# Searching for Specific Moths

In this notebook, we will search for specific moths in a dataset. Specifically, those which are: 
- large
- sloth moths
- highest test accuracy

In [None]:
import os
import pandas as pd
import boto3
import json
from boto3.s3.transfer import TransferConfig
from PIL import Image
import numpy as np
from tqdm import tqdm

os.environ["KMP_DUPLICATE_LIB_OK"]="TRUE"

In [None]:
# set the working directory
os.chdir(os.path.expanduser('~/amber-inferences'))

In [None]:
region='cri'
country='costarica'
download_dir=f'./data/qc_plots/{country}'
os.makedirs(download_dir, exist_ok=True)

inference_dir = os.path.abspath(f'/gws/nopw/j04/ceh_generic/kgoldmann/{country}_inferences_tracking/')

#listdir recursively
def listdir_recursive(path):
    for root, dirs, files in os.walk(path):
        for file in files:
            yield os.path.join(root, file)

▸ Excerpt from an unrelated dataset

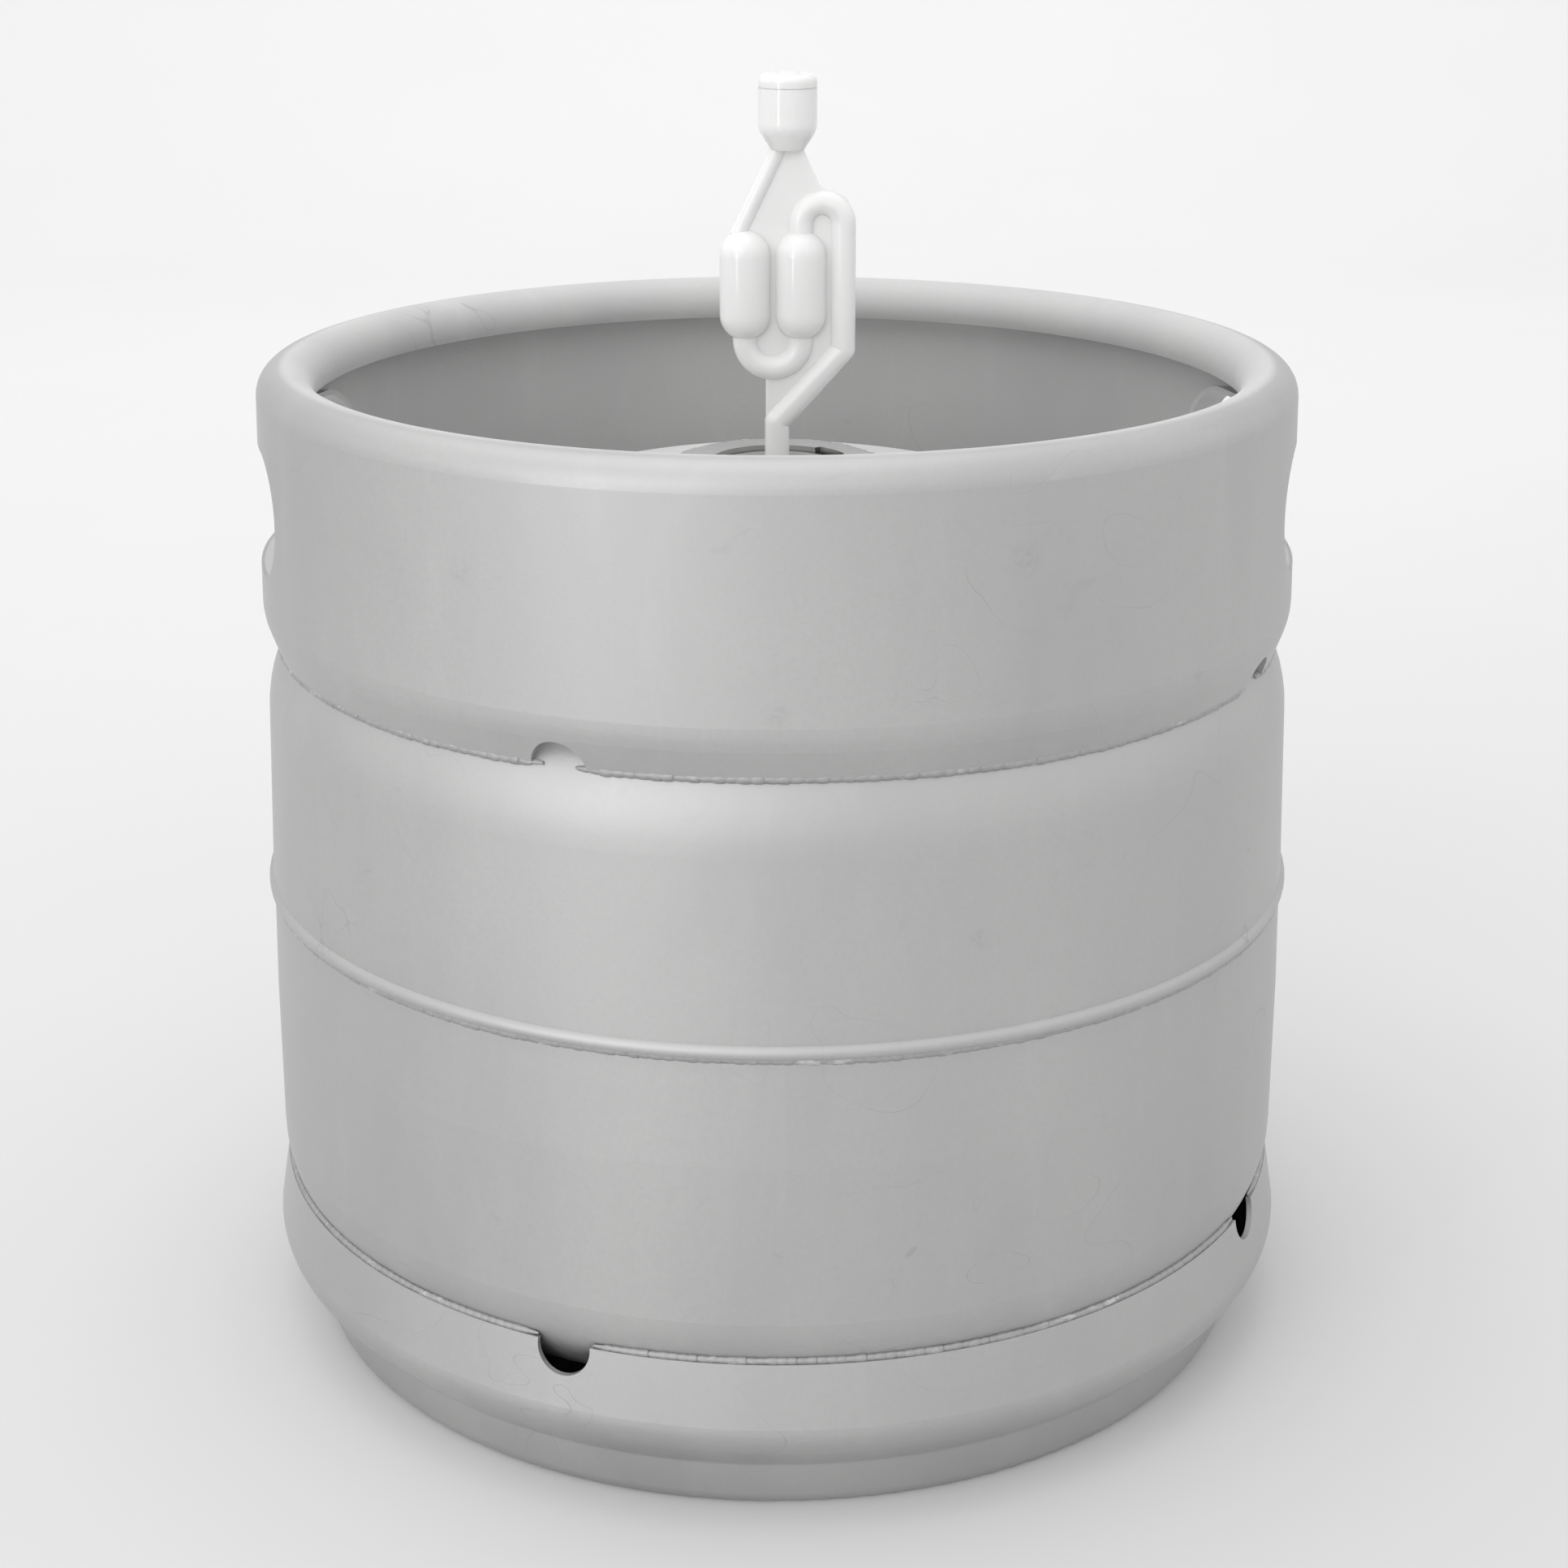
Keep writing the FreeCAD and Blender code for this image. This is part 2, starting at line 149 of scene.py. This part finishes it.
def bump(tree, height, strength, distance, before=None):
    """A Bump node on a height socket, on top of an earlier normal if there is one."""
    node = tree.nodes.new("ShaderNodeBump")
    node.inputs["Strength"].default_value = strength
    node.inputs["Distance"].default_value = distance
    tree.links.new(height, node.inputs["Height"])
    if before is not None:
        tree.links.new(before, node.inputs["Normal"])
    return node.outputs["Normal"]


# ---- materials ----
def marks(tree, spots):
    """A mask of small smudges: spots are (degrees round the keg, height, radius, half size), in metres."""
    total = None
    for turn, height, radius, half in spots:
        a = math.radians(turn)
        coords = tree.nodes.new("ShaderNodeTexCoord")
        away = tree.nodes.new("ShaderNodeVectorMath")
        away.operation = "DISTANCE"
        away.inputs[1].default_value = (radius * math.cos(a), radius * math.sin(a), height)
        tree.links.new(coords.outputs["Object"], away.inputs[0])
        one = spread(tree, away.outputs["Value"], 0.1 * half, half, 1.0, 0.0)
        total = one if total is None else math_node(tree, "MAXIMUM", total, one)
    broken = spread(tree, noise(tree, (420, 420, 420), 1.0, 3.0, 0.7, 0.5), 0.42, 0.62)
    return math_node(tree, "MULTIPLY", total, broken)


def well_painted_light_mask(tree):
    """A mask of the space inside the top chime: there the steel's colour is painted paler, as painted light in
    that shaded well, and its roughness is raised.
    """
    split = tree.nodes.new("ShaderNodeSeparateXYZ")
    tree.links.new(place(tree, (1, 1, 1)), split.inputs[0])
    across = math_node(tree, "MULTIPLY", split.outputs["X"], split.outputs["X"])
    along = math_node(tree, "MULTIPLY", split.outputs["Y"], split.outputs["Y"])
    radius = math_node(tree, "SQRT", math_node(tree, "ADD", across, along))
    height = split.outputs["Z"]
    in_dome = spread(tree, radius, DOME_R + 0.003, DOME_R, 0.0, 1.0)
    dome = math_node(tree, "MULTIPLY", in_dome, spread(tree, height, DOME_LOW, DOME_LOW + 0.013))
    above_foot = spread(tree, height, WELL_WALL_LOW, WELL_WALL_LOW + 0.004)
    below_rim = spread(tree, height, WELL_WALL_HIGH, WELL_WALL_HIGH - 0.004, 0.0, 1.0)
    beside_wall = spread(tree, radius, WELL_WALL_R + 0.0004, WELL_WALL_R, 0.0, 1.0)
    wall = math_node(tree, "MULTIPLY", beside_wall, math_node(tree, "MULTIPLY", above_foot, below_rim))
    return math_node(tree, "MAXIMUM", dome, wall)


def steel(name, tone, offset, spots):
    """Pickled and blasted stainless sheet: a close matt mottle, hair scratches, smudges and faint runs, with
    painted light that makes it paler inside the top chime.
    """
    material, tree, shader = new_material(name)
    shader.inputs["Metallic"].default_value = 1.0
    cloud = noise(tree, (11, 11, 5), 1.0, 4.0, 0.55, 0.3, offset)
    speckle = noise(tree, (620, 620, 620), 1.0, 3.0, 0.75, 0.0, offset)
    grain = noise(tree, (1900, 1900, 1900), 1.0, 2.0, 0.6, 0.0, offset)
    runs = noise(tree, (46, 46, 7), 1.0, 4.0, 0.6, 0.4, offset)
    smear = noise(tree, (26, 26, 70), 1.0, 6.0, 0.7, 0.8, offset)
    light = (1.04 * tone, 1.04 * tone, 1.035 * tone)
    dark = (0.95 * tone, 0.95 * tone, 0.95 * tone)
    colour = mix_colour(tree, spread(tree, cloud, 0.34, 0.66), dark, light)
    colour = mix_colour(tree, spread(tree, speckle, 0.36, 0.60, 0.30, 0.0), colour, (0.86 * tone,) * 3)
    colour = mix_colour(tree, spread(tree, runs, 0.58, 0.72, 0.0, 0.16), colour, (1.16 * tone,) * 3)
    colour = mix_colour(tree, spread(tree, smear, 0.64, 0.80, 0.0, 0.30), colour, (0.70 * tone,) * 3)
    lines = line_mask(tree, (15, 15, 15), 1.0, 0.0026, 1.3, offset)
    patches = spread(tree, noise(tree, (8, 8, 8), 1.0, 2.0, 0.5, 0.0, (3.1, 1.7, 0.4)), 0.54, 0.64)
    hairs = math_node(tree, "MULTIPLY", lines, patches)
    colour = mix_colour(tree, spread(tree, hairs, 0.0, 1.0, 0.0, 0.30), colour, (0.55 * tone,) * 3)
    # painted light: the colour is scaled paler inside the top chime, where the well is in shade
    bloom_and_painted_light = well_painted_light_mask(tree)
    painted_well_light = tree.nodes.new("ShaderNodeVectorMath")
    painted_well_light.operation = "SCALE"
    tree.links.new(colour, painted_well_light.inputs[0])
    tree.links.new(spread(tree, bloom_and_painted_light, 0.0, 1.0, 1.0, WELL_PAINTED_LIGHT), painted_well_light.inputs["Scale"])
    colour = painted_well_light.outputs["Vector"]
    smudge = marks(tree, spots)
    colour = mix_colour(tree, spread(tree, smudge, 0.0, 1.0, 0.0, 0.22), colour, (0.55 * tone,) * 3)
    tree.links.new(colour, shader.inputs["Base Color"])
    roughness = spread(tree, cloud, 0.3, 0.7, STEEL_ROUGH - 0.03, STEEL_ROUGH + 0.04)
    roughness = math_node(tree, "ADD", roughness, spread(tree, speckle, 0.3, 0.7, -0.03, 0.03))
    roughness = math_node(tree, "ADD", roughness, math_node(tree, "MULTIPLY", bloom_and_painted_light, WELL_ROUGHER))
    tree.links.new(roughness, shader.inputs["Roughness"])
    normal = bump(tree, grain, 0.12, 0.0002)
    normal = bump(tree, speckle, 0.10, 0.0003, normal)
    normal = bump(tree, math_node(tree, "MULTIPLY", hairs, -1.0), 0.3, 0.0001, normal)
    tree.links.new(normal, shader.inputs["Normal"])
    return material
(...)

# Get all csv files in the inference directory
inference_csvs = list(listdir_recursive(inference_dir))
inference_csvs = [c for c in inference_csvs if c.endswith('.csv')]

In [None]:
len(inference_csvs)

## Plotting and Data Wrangling Functions

In [None]:
def download_images(s3_client, config, key, download_dir, bucket_name):
    download_path = os.path.join(download_dir, os.path.basename(key))
    s3_client.download_file(bucket_name, key, download_path, Config=config)

In [None]:
def initialise_session(credentials_file="credentials.json"):
    """
    Load AWS and API credentials from a configuration file and initialise an AWS session.

    Args:
        credentials_file (str): Path to the credentials JSON file.

    Returns:
        boto3.Client: Initialised S3 client.
    """
    with open(credentials_file, encoding="utf-8") as config_file:
        aws_credentials = json.load(config_file)
    session = boto3.Session(
        aws_access_key_id=aws_credentials["AWS_ACCESS_KEY_ID"],
        aws_secret_access_key=aws_credentials["AWS_SECRET_ACCESS_KEY"],
        region_name=aws_credentials["AWS_REGION"],
    )
    client = session.client("s3", endpoint_url=aws_credentials["AWS_URL_ENDPOINT"])
    return client

client = initialise_session('./credentials.json')

In [None]:
# Transfer configuration for optimised S3 download
transfer_config = TransferConfig(
    max_concurrency=20,  # Increase the number of concurrent transfers
    multipart_threshold=8 * 1024 * 1024,  # 8MB
    max_io_queue=1000,
    io_chunksize=262144,  # 256KB
)

In [None]:
def subset_by_species(inference_csvs, species_names, top_n=1, confidence_threshold=0):
    df_moths = pd.DataFrame()
    for c in tqdm(inference_csvs, desc='reading in the csvs'):
        try:
            input_df = pd.read_csv(c, low_memory=False)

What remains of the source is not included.